§ **Data segment**:
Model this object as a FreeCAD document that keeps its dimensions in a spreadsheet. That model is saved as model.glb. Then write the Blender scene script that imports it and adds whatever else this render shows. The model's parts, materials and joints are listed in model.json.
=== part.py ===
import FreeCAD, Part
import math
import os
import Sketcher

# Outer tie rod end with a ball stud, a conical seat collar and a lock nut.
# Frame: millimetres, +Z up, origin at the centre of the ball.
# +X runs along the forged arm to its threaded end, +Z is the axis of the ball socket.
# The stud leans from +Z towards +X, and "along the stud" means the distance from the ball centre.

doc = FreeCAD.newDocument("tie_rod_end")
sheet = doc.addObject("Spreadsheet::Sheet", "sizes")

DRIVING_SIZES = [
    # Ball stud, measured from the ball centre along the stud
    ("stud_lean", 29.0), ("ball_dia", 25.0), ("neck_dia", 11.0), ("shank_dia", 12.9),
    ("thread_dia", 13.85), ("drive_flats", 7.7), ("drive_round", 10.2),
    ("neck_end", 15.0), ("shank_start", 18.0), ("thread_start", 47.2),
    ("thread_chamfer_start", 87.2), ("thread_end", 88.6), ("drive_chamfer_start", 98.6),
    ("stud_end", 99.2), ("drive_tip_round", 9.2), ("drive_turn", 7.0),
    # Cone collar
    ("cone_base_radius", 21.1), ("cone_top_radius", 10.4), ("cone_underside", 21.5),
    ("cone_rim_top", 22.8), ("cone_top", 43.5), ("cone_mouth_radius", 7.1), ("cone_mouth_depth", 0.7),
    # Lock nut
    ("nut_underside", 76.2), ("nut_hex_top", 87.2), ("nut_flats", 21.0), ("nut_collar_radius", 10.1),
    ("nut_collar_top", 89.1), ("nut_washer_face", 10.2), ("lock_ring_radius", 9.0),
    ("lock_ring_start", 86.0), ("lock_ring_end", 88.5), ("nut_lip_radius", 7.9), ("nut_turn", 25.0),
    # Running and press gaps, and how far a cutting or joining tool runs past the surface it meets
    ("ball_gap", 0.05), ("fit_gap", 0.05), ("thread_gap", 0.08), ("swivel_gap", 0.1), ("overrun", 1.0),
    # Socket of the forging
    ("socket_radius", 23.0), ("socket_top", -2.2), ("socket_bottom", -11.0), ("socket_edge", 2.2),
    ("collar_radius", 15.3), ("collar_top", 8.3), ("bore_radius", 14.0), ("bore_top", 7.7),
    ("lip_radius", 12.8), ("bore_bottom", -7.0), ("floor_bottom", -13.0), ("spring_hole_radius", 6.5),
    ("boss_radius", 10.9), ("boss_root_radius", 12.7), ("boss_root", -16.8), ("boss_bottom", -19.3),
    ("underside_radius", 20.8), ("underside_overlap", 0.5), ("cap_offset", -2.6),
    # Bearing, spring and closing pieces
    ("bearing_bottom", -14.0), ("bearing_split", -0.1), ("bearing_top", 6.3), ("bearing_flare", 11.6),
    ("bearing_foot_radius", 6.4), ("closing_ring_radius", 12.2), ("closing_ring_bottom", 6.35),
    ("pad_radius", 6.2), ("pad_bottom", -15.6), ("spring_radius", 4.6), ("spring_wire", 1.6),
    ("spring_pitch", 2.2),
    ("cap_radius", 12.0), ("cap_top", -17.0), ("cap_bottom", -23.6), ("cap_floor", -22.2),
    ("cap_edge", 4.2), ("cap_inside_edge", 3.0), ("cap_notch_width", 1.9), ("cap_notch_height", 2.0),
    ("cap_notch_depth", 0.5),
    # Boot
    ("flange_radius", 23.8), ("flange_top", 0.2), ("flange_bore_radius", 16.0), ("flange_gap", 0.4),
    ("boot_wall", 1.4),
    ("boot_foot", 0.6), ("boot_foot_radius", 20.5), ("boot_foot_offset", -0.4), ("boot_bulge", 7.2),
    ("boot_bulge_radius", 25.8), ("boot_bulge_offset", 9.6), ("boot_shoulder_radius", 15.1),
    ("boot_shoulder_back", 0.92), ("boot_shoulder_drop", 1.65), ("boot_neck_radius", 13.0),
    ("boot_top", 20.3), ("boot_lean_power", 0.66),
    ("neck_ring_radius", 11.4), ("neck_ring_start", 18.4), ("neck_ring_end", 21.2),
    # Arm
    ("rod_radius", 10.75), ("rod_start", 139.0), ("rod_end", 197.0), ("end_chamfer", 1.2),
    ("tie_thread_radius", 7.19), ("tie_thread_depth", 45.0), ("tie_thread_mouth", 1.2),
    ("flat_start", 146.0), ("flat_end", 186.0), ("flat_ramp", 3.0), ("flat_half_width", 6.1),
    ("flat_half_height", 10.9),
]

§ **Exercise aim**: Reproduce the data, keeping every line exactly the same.

§ **Answer for the task**:
Model this object as a FreeCAD document that keeps its dimensions in a spreadsheet. That model is saved as model.glb. Then write the Blender scene script that imports it and adds whatever else this render shows. The model's parts, materials and joints are listed in model.json.
=== part.py ===
import FreeCAD, Part
import math
import os
import Sketcher

# Outer tie rod end with a ball stud, a conical seat collar and a lock nut.
# Frame: millimetres, +Z up, origin at the centre of the ball.
# +X runs along the forged arm to its threaded end, +Z is the axis of the ball socket.
# The stud leans from +Z towards +X, and "along the stud" means the distance from the ball centre.

doc = FreeCAD.newDocument("tie_rod_end")
sheet = doc.addObject("Spreadsheet::Sheet", "sizes")

DRIVING_SIZES = [
    # Ball stud, measured from the ball centre along the stud
    ("stud_lean", 29.0), ("ball_dia", 25.0), ("neck_dia", 11.0), ("shank_dia", 12.9),
    ("thread_dia", 13.85), ("drive_flats", 7.7), ("drive_round", 10.2),
    ("neck_end", 15.0), ("shank_start", 18.0), ("thread_start", 47.2),
    ("thread_chamfer_start", 87.2), ("thread_end", 88.6), ("drive_chamfer_start", 98.6),
    ("stud_end", 99.2), ("drive_tip_round", 9.2), ("drive_turn", 7.0),
    # Cone collar
    ("cone_base_radius", 21.1), ("cone_top_radius", 10.4), ("cone_underside", 21.5),
    ("cone_rim_top", 22.8), ("cone_top", 43.5), ("cone_mouth_radius", 7.1), ("cone_mouth_depth", 0.7),
    # Lock nut
    ("nut_underside", 76.2), ("nut_hex_top", 87.2), ("nut_flats", 21.0), ("nut_collar_radius", 10.1),
    ("nut_collar_top", 89.1), ("nut_washer_face", 10.2), ("lock_ring_radius", 9.0),
    ("lock_ring_start", 86.0), ("lock_ring_end", 88.5), ("nut_lip_radius", 7.9), ("nut_turn", 25.0),
    # Running and press gaps, and how far a cutting or joining tool runs past the surface it meets
    ("ball_gap", 0.05), ("fit_gap", 0.05), ("thread_gap", 0.08), ("swivel_gap", 0.1), ("overrun", 1.0),
    # Socket of the forging
    ("socket_radius", 23.0), ("socket_top", -2.2), ("socket_bottom", -11.0), ("socket_edge", 2.2),
    ("collar_radius", 15.3), ("collar_top", 8.3), ("bore_radius", 14.0), ("bore_top", 7.7),
    ("lip_radius", 12.8), ("bore_bottom", -7.0), ("floor_bottom", -13.0), ("spring_hole_radius", 6.5),
    ("boss_radius", 10.9), ("boss_root_radius", 12.7), ("boss_root", -16.8), ("boss_bottom", -19.3),
    ("underside_radius", 20.8), ("underside_overlap", 0.5), ("cap_offset", -2.6),
    # Bearing, spring and closing pieces
    ("bearing_bottom", -14.0), ("bearing_split", -0.1), ("bearing_top", 6.3), ("bearing_flare", 11.6),
    ("bearing_foot_radius", 6.4), ("closing_ring_radius", 12.2), ("closing_ring_bottom", 6.35),
    ("pad_radius", 6.2), ("pad_bottom", -15.6), ("spring_radius", 4.6), ("spring_wire", 1.6),
    ("spring_pitch", 2.2),
    ("cap_radius", 12.0), ("cap_top", -17.0), ("cap_bottom", -23.6), ("cap_floor", -22.2),
    ("cap_edge", 4.2), ("cap_inside_edge", 3.0), ("cap_notch_width", 1.9), ("cap_notch_height", 2.0),
    ("cap_notch_depth", 0.5),
    # Boot
    ("flange_radius", 23.8), ("flange_top", 0.2), ("flange_bore_radius", 16.0), ("flange_gap", 0.4),
    ("boot_wall", 1.4),
    ("boot_foot", 0.6), ("boot_foot_radius", 20.5), ("boot_foot_offset", -0.4), ("boot_bulge", 7.2),
    ("boot_bulge_radius", 25.8), ("boot_bulge_offset", 9.6), ("boot_shoulder_radius", 15.1),
    ("boot_shoulder_back", 0.92), ("boot_shoulder_drop", 1.65), ("boot_neck_radius", 13.0),
    ("boot_top", 20.3), ("boot_lean_power", 0.66),
    ("neck_ring_radius", 11.4), ("neck_ring_start", 18.4), ("neck_ring_end", 21.2),
    # Arm
    ("rod_radius", 10.75), ("rod_start", 139.0), ("rod_end", 197.0), ("end_chamfer", 1.2),
    ("tie_thread_radius", 7.19), ("tie_thread_depth", 45.0), ("tie_thread_mouth", 1.2),
    ("flat_start", 146.0), ("flat_end", 186.0), ("flat_ramp", 3.0), ("flat_half_width", 6.1),
    ("flat_half_height", 10.9),
]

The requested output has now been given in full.